start

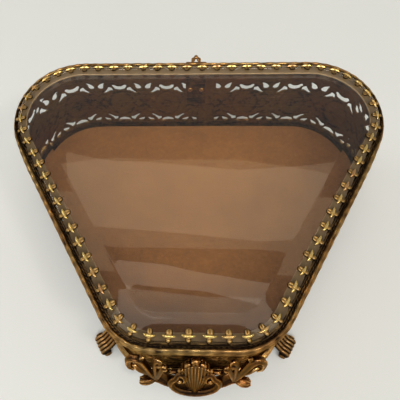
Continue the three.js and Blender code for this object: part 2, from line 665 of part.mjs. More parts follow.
addMesh(lid, 'lid_hinge_leaf', cutBy(joined([
  box(-HINGE_WIDTH / 2, HINGE_WIDTH / 2, leafSeatY, backFace, lidLeafBottom, lidLeafTop),
  acrossHinge(neck, LID_KNUCKLE_WIDTH),
  cylinderX(KNUCKLE_RADIUS, LID_KNUCKLE_WIDTH, 0, hingeY, hingeZ),
  lidStop,
]), [knuckleBore]), copperGilt);

export default box3d;
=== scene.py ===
import math

import bmesh
import bpy
import numpy as np
from mathutils import Matrix, Vector


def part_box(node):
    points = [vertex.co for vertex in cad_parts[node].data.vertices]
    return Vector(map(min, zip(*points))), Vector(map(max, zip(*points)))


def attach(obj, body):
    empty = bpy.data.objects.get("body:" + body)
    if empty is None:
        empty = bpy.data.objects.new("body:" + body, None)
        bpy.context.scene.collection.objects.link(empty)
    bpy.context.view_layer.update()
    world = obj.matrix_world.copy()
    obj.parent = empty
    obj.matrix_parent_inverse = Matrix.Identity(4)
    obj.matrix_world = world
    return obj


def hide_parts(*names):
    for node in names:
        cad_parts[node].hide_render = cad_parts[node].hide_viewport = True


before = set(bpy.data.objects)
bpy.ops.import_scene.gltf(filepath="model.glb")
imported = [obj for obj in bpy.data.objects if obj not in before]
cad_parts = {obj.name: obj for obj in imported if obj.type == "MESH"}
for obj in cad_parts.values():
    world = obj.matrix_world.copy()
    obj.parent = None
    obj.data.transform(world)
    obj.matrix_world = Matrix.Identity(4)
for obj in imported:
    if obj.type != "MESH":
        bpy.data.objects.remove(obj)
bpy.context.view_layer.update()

MM = 0.001

# ---------------------------------------------------------------- table, light and camera
# The box stands on a pale matt painted table. A wide soft lamp hangs high in front of it, with a weak one
# at the back left and a small warm one at the right. The room is pale low down and a dull grey overhead.


class Value:
    """One output of a finish's nodes, that plain Python sums can be written with."""

    def __init__(self, finish, socket):
        self.finish = finish
        self.socket = socket

    def maths(self, operation, first, second):
        return self.finish.node("Math", {"operation": operation}, {0: first, 1: second})

    def __add__(self, other):
        return self.maths("ADD", self, other)

    def __radd__(self, other):
        return self.maths("ADD", other, self)

    def __sub__(self, other):
        return self.maths("SUBTRACT", self, other)

    def __rsub__(self, other):
        return self.maths("SUBTRACT", other, self)

    def __mul__(self, other):
        return self.maths("MULTIPLY", self, other)

    def __rmul__(self, other):
        return self.maths("MULTIPLY", other, self)

    def between(self, low, high):
        """0 below low, 1 above high and smooth between them."""
        return self.finish.node("MapRange", {"interpolation_type": "SMOOTHSTEP"}, {0: self, 1: low, 2: high})


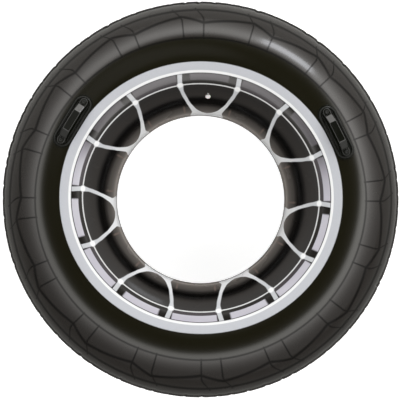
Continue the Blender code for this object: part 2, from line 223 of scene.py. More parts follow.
def any_of(tree, *masks):
    """Where one of the masks is 1."""
    result = masks[0]
    for mask in masks[1:]:
        result = calc(tree, "MAXIMUM", result, mask)
    return result


def tinted(tree, under, over, mask):
    """The colour under, covered by the colour over where the mask is 1."""
    node = tree.nodes.new("ShaderNodeMix")
    node.data_type = "RGBA"
    sockets = [s for s in node.inputs if s.type == "RGBA"]
    for socket, value in zip(sockets, (under, over)):
        if isinstance(value, bpy.types.NodeSocket):
            tree.links.new(value, socket)
        else:
            socket.default_value = (*value, 1.0)
    tree.links.new(mask, node.inputs["Factor"])
    return next(s for s in node.outputs if s.type == "RGBA")


def new_effect(name, inputs, outputs):
    """An empty node group with number sockets, and its input and output nodes."""
    group = bpy.data.node_groups.new(name, "ShaderNodeTree")
    for label, value in inputs.items():
        socket = group.interface.new_socket(label, in_out="INPUT", socket_type="NodeSocketFloat")
        socket.default_value = value
    for label in outputs:
        group.interface.new_socket(label, in_out="OUTPUT", socket_type="NodeSocketFloat")
    return group, group.nodes.new("NodeGroupInput"), group.nodes.new("NodeGroupOutput")


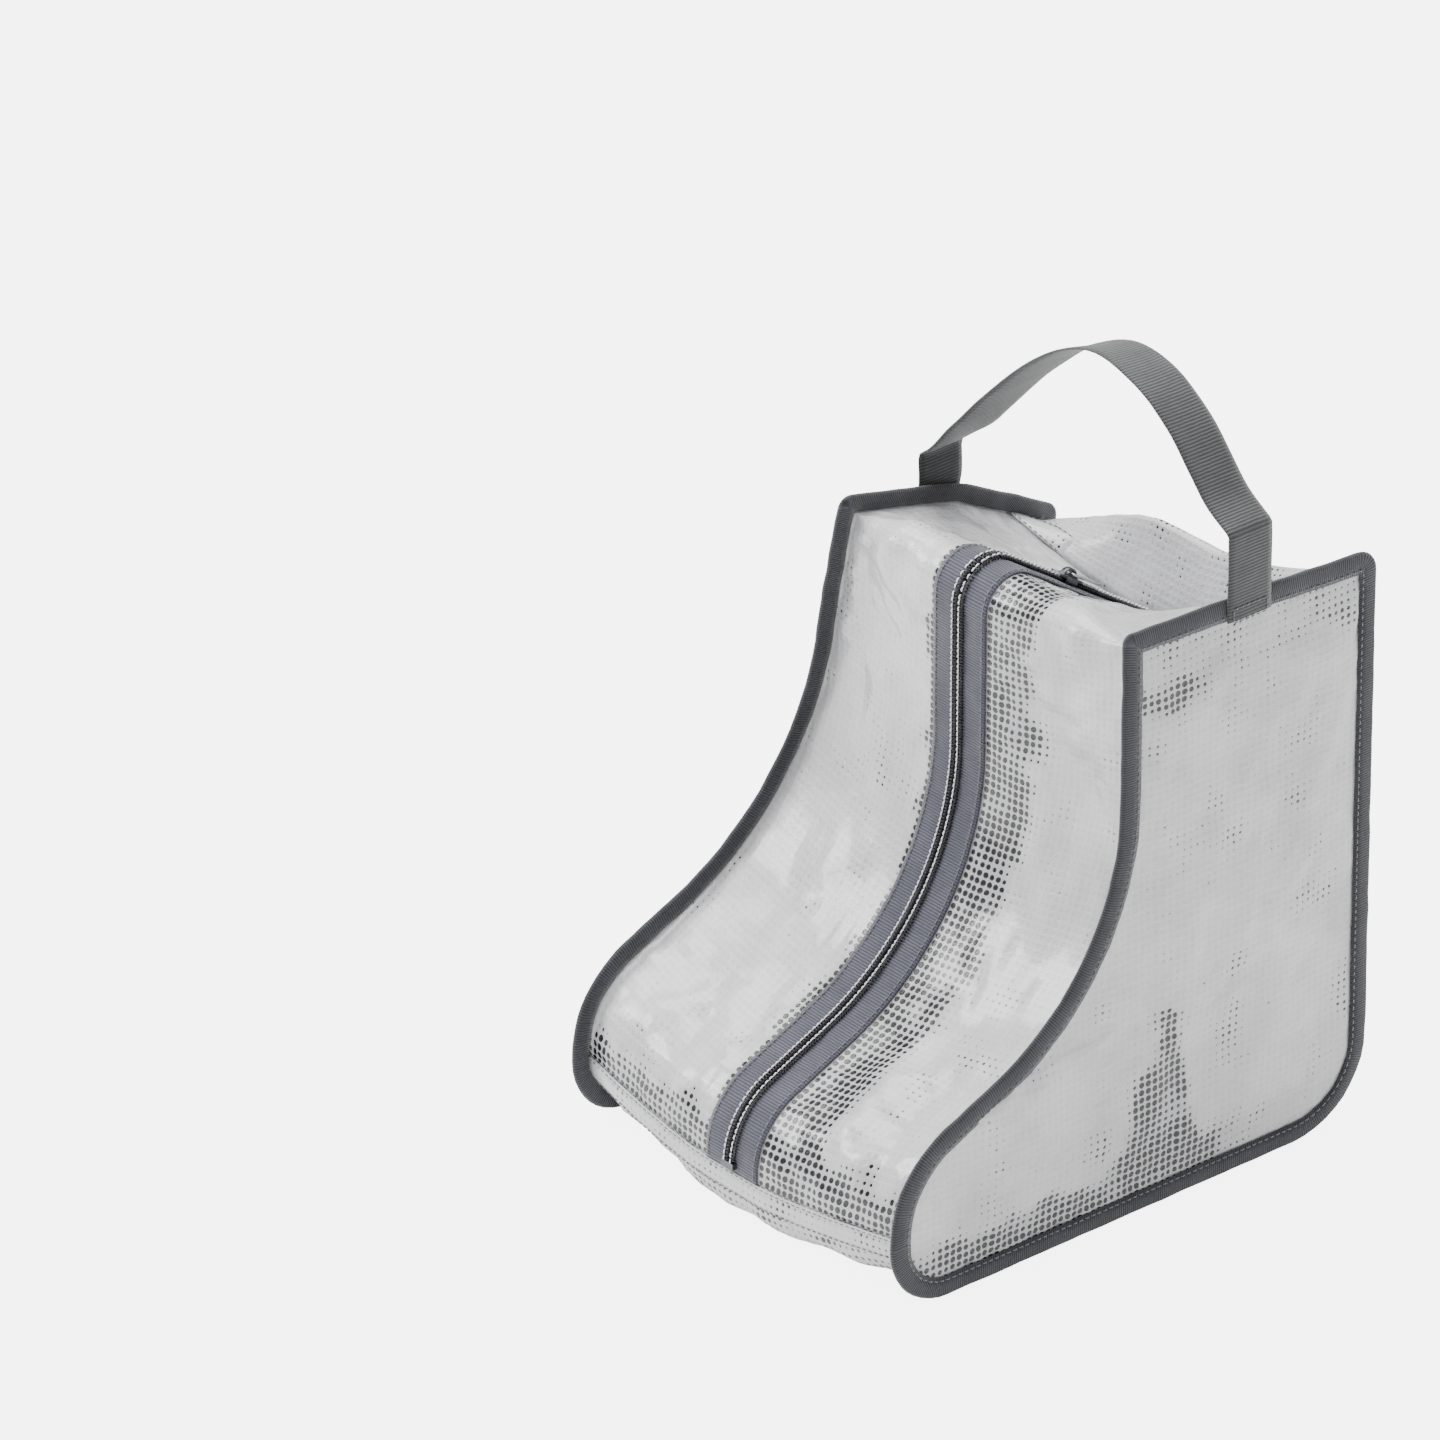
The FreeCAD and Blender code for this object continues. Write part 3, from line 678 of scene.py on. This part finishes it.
def panel_frame(side, out, spot, way):
    """The frame of a stitch that lies on a side panel and points along a way."""
    place = on_side(side, out, spot.x, spot.y)
    return place, Vector((0, -way.y, way.x)), Vector((0, way.x, way.y)), Vector((side, 0, 0))


def box_stitches(side):
    """The box of stitches through the strap's sewn end."""
    points, faces = bead_mesh(2.6, 0.8, 0.5)
    middle, top = (RIGHT_FOOT_Y, 307.6) if side > 0 else (LEFT_FOOT_Y, 278.5)
    out_at = RIM + 2.1
    low_y, high_y = middle - BOX_HALF_WIDTH, middle + BOX_HALF_WIDTH
    corners = [Vector(c) for c in ((low_y, top - 7), (high_y, top - 7), (high_y, top), (low_y, top))]
    frames = []
    for a, b in zip(corners, corners[1:] + corners[:1]):
        count = max(2, round((b - a).length / 3.4))
        for k in range(count):
            p = a.lerp(b, (k + 0.5) / count)
            way = (b - a).normalized()
            frames.append(panel_frame(side, out_at, p, way))
    return repeat("handle_stitches_" + word_of(side), points, faces, frames)


def binding_stitches(side, name):
    """The row of stitches near the binding's inner edge."""
    points, faces = bead_mesh(2.7, 0.75, 0.5)
    ring = stations(inset(outline(side), 9.2))[0]
    frames = []
    for p, way, _ in walk(ring + ring[:1], 3.8):
        frames.append(panel_frame(side, 3.12, p, way))
    return repeat(name, points, faces, frames)


# ---- hems ----
def sew_hem(name, at_top):
    """A folded hem across the bag, just past a cross seam."""
    left, right, middle, marks = loops()
    count = len(middle)
    order = list(range(marks[TOP_SEAM], count)) + [0]
    if not at_top:
        order = order[::-1]
    half = GUSSET_COLUMNS
    points = []
    uvs = []
    rows = []
    for side, edge, columns in ((-1, left, range(half + 1)), (1, right, range(half, -1, -1))):
        for c in columns:
            share = 0.012 + 0.988 * c / half
            rows.append([gusset_point(side, edge[n], middle[n], share) for n in order[:14]])
    centre = [sum(line, Vector()) / len(line) for line in rows]
    across = lengths(centre)
    for r, line in enumerate(rows):
        s = lengths(line)
        normal_hint = (line[0] - BAG_MIDDLE).normalized()
        beside = rows[min(r + 1, len(rows) - 1)][0] - rows[max(r - 1, 0)][0]
        way = (line[3] - line[0]).normalized()
        out = way.cross(beside).normalized()
        if out.dot(normal_hint) < 0:
            out = -out
        for share, height in ((-0.05, 0.7), (0.0, 1.5), (0.3, 1.75), (0.7, 1.75), (1.0, 1.5), (1.05, 0.7)):
            goal = (0.8 + 10.0 * share) * MM
            spot = spot_at(line, s, goal)[0]
            ripple = 0.4 * noise.noise(Vector((across[r] / MM / 9.0, share * 2, 8.0)))
            points.append(spot + out * (height + ripple) * MM)
            uvs.append((across[r], share * 10 * MM))
    faces = grid_faces(len(rows), HEM_POINTS)
    # painted shade of half strength through the hem's windows
    obj = new_piece(name, points, faces, uvs, marks=[0.5] * len(points))
    face_outwards(obj)
    return obj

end

- [Direction] Gather all lines from the records above in which "imported" appears.

- [Task answer]
imported = [obj for obj in bpy.data.objects if obj not in before]
cad_parts = {obj.name: obj for obj in imported if obj.type == "MESH"}
for obj in imported:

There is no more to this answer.